**Supplied data**
————————
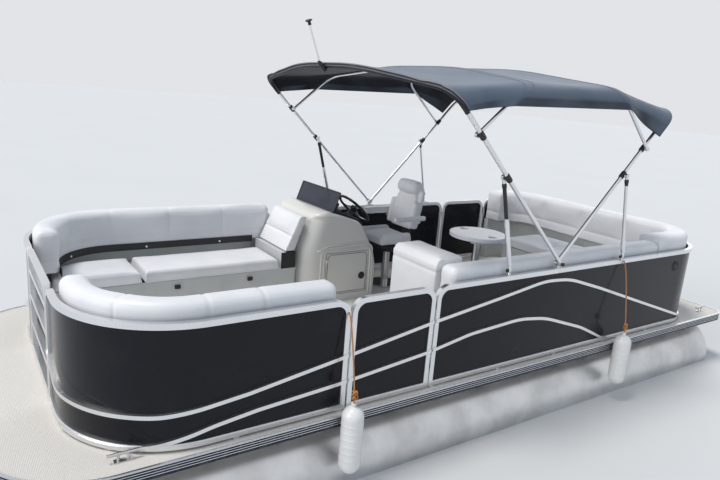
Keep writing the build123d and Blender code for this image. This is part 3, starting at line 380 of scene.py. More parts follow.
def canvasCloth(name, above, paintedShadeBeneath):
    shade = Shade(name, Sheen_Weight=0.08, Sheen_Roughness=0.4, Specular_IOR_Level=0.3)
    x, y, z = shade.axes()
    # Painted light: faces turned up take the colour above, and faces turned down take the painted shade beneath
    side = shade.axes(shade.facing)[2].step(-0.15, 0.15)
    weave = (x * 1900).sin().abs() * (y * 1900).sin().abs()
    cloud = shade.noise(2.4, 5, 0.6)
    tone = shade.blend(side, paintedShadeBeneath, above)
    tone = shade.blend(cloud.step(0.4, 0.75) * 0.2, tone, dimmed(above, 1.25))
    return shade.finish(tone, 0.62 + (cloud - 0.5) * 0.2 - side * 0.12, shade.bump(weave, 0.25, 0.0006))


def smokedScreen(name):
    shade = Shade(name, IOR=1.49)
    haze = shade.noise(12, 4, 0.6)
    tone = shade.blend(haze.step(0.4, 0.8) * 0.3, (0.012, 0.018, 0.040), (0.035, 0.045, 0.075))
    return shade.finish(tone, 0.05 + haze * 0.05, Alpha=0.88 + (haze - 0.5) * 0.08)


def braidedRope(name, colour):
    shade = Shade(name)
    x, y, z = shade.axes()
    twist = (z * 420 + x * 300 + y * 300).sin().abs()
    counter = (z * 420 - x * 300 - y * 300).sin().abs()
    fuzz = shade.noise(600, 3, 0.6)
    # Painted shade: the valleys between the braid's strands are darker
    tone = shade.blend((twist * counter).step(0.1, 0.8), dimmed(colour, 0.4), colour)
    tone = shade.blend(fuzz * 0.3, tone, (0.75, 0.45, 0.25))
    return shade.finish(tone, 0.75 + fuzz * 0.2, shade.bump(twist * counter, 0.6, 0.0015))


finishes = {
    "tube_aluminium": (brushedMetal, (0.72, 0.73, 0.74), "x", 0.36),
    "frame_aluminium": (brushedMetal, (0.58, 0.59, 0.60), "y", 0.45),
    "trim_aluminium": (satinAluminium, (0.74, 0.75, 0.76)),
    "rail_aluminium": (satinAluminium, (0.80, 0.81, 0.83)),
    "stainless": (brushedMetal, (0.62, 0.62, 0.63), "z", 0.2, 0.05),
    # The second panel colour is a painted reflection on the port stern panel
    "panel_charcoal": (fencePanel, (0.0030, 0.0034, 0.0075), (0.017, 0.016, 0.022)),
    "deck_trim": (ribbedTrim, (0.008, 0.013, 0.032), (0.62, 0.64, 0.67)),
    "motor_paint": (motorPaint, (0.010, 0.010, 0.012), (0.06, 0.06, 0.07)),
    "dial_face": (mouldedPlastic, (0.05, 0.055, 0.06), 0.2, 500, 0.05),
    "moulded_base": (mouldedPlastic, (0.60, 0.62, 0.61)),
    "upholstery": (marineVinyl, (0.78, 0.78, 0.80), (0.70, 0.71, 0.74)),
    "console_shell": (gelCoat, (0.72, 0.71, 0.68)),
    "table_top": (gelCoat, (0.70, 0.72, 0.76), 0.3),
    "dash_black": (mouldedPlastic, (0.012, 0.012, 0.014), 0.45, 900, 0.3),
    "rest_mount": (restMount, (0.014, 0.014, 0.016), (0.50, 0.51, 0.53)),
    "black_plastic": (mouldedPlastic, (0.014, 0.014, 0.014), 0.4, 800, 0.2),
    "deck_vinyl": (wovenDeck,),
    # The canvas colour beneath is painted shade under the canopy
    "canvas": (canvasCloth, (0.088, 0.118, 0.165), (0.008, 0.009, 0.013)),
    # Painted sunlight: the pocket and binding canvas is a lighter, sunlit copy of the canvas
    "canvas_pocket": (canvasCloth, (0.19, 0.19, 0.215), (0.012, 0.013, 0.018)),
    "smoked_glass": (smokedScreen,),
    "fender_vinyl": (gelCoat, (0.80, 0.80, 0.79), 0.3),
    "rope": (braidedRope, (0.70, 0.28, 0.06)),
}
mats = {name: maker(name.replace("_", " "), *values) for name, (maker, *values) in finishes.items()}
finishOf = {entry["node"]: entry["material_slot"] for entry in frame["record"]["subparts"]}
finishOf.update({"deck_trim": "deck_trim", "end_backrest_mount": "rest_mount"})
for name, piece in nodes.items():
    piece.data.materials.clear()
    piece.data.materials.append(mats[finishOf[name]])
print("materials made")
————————
**Job**
All of the data must be returned exactly.

**The output**
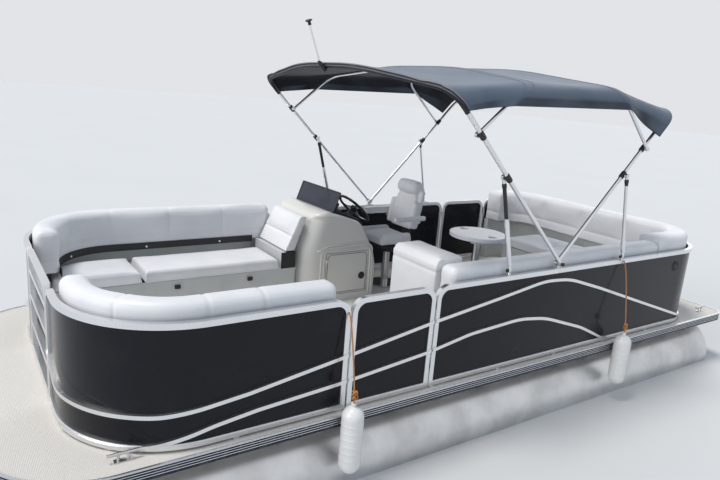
Keep writing the build123d and Blender code for this image. This is part 3, starting at line 380 of scene.py. More parts follow.
def canvasCloth(name, above, paintedShadeBeneath):
    shade = Shade(name, Sheen_Weight=0.08, Sheen_Roughness=0.4, Specular_IOR_Level=0.3)
    x, y, z = shade.axes()
    # Painted light: faces turned up take the colour above, and faces turned down take the painted shade beneath
    side = shade.axes(shade.facing)[2].step(-0.15, 0.15)
    weave = (x * 1900).sin().abs() * (y * 1900).sin().abs()
    cloud = shade.noise(2.4, 5, 0.6)
    tone = shade.blend(side, paintedShadeBeneath, above)
    tone = shade.blend(cloud.step(0.4, 0.75) * 0.2, tone, dimmed(above, 1.25))
    return shade.finish(tone, 0.62 + (cloud - 0.5) * 0.2 - side * 0.12, shade.bump(weave, 0.25, 0.0006))


def smokedScreen(name):
    shade = Shade(name, IOR=1.49)
    haze = shade.noise(12, 4, 0.6)
    tone = shade.blend(haze.step(0.4, 0.8) * 0.3, (0.012, 0.018, 0.040), (0.035, 0.045, 0.075))
    return shade.finish(tone, 0.05 + haze * 0.05, Alpha=0.88 + (haze - 0.5) * 0.08)


def braidedRope(name, colour):
    shade = Shade(name)
    x, y, z = shade.axes()
    twist = (z * 420 + x * 300 + y * 300).sin().abs()
    counter = (z * 420 - x * 300 - y * 300).sin().abs()
    fuzz = shade.noise(600, 3, 0.6)
    # Painted shade: the valleys between the braid's strands are darker
    tone = shade.blend((twist * counter).step(0.1, 0.8), dimmed(colour, 0.4), colour)
    tone = shade.blend(fuzz * 0.3, tone, (0.75, 0.45, 0.25))
    return shade.finish(tone, 0.75 + fuzz * 0.2, shade.bump(twist * counter, 0.6, 0.0015))


finishes = {
    "tube_aluminium": (brushedMetal, (0.72, 0.73, 0.74), "x", 0.36),
    "frame_aluminium": (brushedMetal, (0.58, 0.59, 0.60), "y", 0.45),
    "trim_aluminium": (satinAluminium, (0.74, 0.75, 0.76)),
    "rail_aluminium": (satinAluminium, (0.80, 0.81, 0.83)),
    "stainless": (brushedMetal, (0.62, 0.62, 0.63), "z", 0.2, 0.05),
    # The second panel colour is a painted reflection on the port stern panel
    "panel_charcoal": (fencePanel, (0.0030, 0.0034, 0.0075), (0.017, 0.016, 0.022)),
    "deck_trim": (ribbedTrim, (0.008, 0.013, 0.032), (0.62, 0.64, 0.67)),
    "motor_paint": (motorPaint, (0.010, 0.010, 0.012), (0.06, 0.06, 0.07)),
    "dial_face": (mouldedPlastic, (0.05, 0.055, 0.06), 0.2, 500, 0.05),
    "moulded_base": (mouldedPlastic, (0.60, 0.62, 0.61)),
    "upholstery": (marineVinyl, (0.78, 0.78, 0.80), (0.70, 0.71, 0.74)),
    "console_shell": (gelCoat, (0.72, 0.71, 0.68)),
    "table_top": (gelCoat, (0.70, 0.72, 0.76), 0.3),
    "dash_black": (mouldedPlastic, (0.012, 0.012, 0.014), 0.45, 900, 0.3),
    "rest_mount": (restMount, (0.014, 0.014, 0.016), (0.50, 0.51, 0.53)),
    "black_plastic": (mouldedPlastic, (0.014, 0.014, 0.014), 0.4, 800, 0.2),
    "deck_vinyl": (wovenDeck,),
    # The canvas colour beneath is painted shade under the canopy
    "canvas": (canvasCloth, (0.088, 0.118, 0.165), (0.008, 0.009, 0.013)),
    # Painted sunlight: the pocket and binding canvas is a lighter, sunlit copy of the canvas
    "canvas_pocket": (canvasCloth, (0.19, 0.19, 0.215), (0.012, 0.013, 0.018)),
    "smoked_glass": (smokedScreen,),
    "fender_vinyl": (gelCoat, (0.80, 0.80, 0.79), 0.3),
    "rope": (braidedRope, (0.70, 0.28, 0.06)),
}
mats = {name: maker(name.replace("_", " "), *values) for name, (maker, *values) in finishes.items()}
finishOf = {entry["node"]: entry["material_slot"] for entry in frame["record"]["subparts"]}
finishOf.update({"deck_trim": "deck_trim", "end_backrest_mount": "rest_mount"})
for name, piece in nodes.items():
    piece.data.materials.clear()
    piece.data.materials.append(mats[finishOf[name]])
print("materials made")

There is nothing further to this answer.